Şöyle bir şey çıktı:

-  Esad’a sorarsanız: Ben vurmadım, adamlarım uçaksavarla vurdu.
-  Esad’ın adamlarına sorarsanız: Uçak üzerimize üzerimize geliyordu, biz de uçaksavarla vurduk.
-  Ahmet Davutoğlu’na sorarsanız: Kesinlikle ama kesinlikle füzeyle vuruldu.
-  Başbakan Erdoğan’a sorarsanız: Uçaksavarla da vurulmuş olabilir. Görüşler de revize edilir.
-  Genelkurmay’a sorarsanız: Ne uçaksavar, ne füze... Uçak vurulmadan düştü.
-  Hükümete yakınlara sorarsanız: Genelkurmay’ın dili sürçtü.
-  ABD’ye sorarsanız: Konuşursak Türkiye’ye ayıp olur.
-  Rusya’ya sorarsanız: Esad vurdu ama bir sorun niye vurdu.
-  Komploculara sorarsanız: Hizbullah ya da PKK vurdu.
-  Kılıçdaroğlu’na sorarsanız: Esad vurdu ama suç Erdoğan’ın...

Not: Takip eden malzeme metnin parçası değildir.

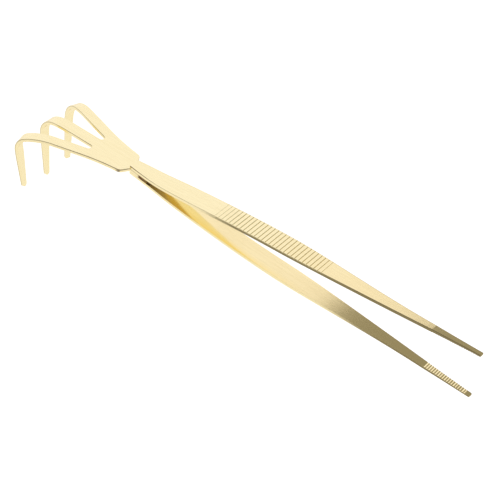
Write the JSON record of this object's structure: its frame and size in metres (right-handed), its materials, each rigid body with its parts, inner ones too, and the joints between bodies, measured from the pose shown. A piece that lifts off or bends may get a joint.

‘Gayrimilli’ sözü şu iki şeyi çağrıştırıyor

BİR: Ulusalcılar kullanırdı bu sıfatı... Kim “AB kriterleri” diyorsa, kim “evrensel insan hakları” diyorsa, kim “Kürtlerin hakları” diyorsa ulusalcılar tarafında anında “gayrimilli” ilan edilirdi. Başbakan Erdoğan da bu “gayrimilli” suçlamasından nasibine düşeni fazlasıyla almıştır. Hatta “Erbakan milli, Erdoğan gayrimilli” cümlesi, slogan haline getirilmişti.
İKİ: Bugünlerde üzerinde tepinmeyene su bile verilmeyen “Tek Parti” döneminin en bariz özelliği neydi biliyor musunuz? Şuydu: Dış politikada belirlenen ilkelerin dışına bir harf olsun çıkana “gayrimilli” damgasını basmak ve bu damganın gereğini yerine getirmek... O dönem dış politikada belirlenen ilkelere dil uzatmak zinhar haramdı, dil uzatana günü gösterilirdi.

Yapma İsmail

AKŞAM gazetesinin Genel Yayın Yönetmeni İsmail Küçükkaya’nın yazısının başlığını okuyunca telaşlandım.
Başlık şuydu:
“Başkanım İstanbul’a dönün”.
İsmail, İstanbul trafik belasından inim inim inlerken yaylalarda horon tepen İstanbul Büyükşehir Belediye Başkanı Kadir Topbaş’ı kente çağırıyordu.
* * *
İsmail’in yazısı beni neden mi telaşlandırdı?
Şundan:
Kadir Topbaş kente dönmeye kalkarsa...
İstanbul trafiğine en az üç araç daha katılacak.
Başkan’ın makam aracı, korumalarının aracı, danışmanlarının aracı falan...
Dönmezse...
En az üç araç İstanbul trafiğine girmemiş olacak.
Bu durumda ben telaşlanmayayım da kim telaşlansın?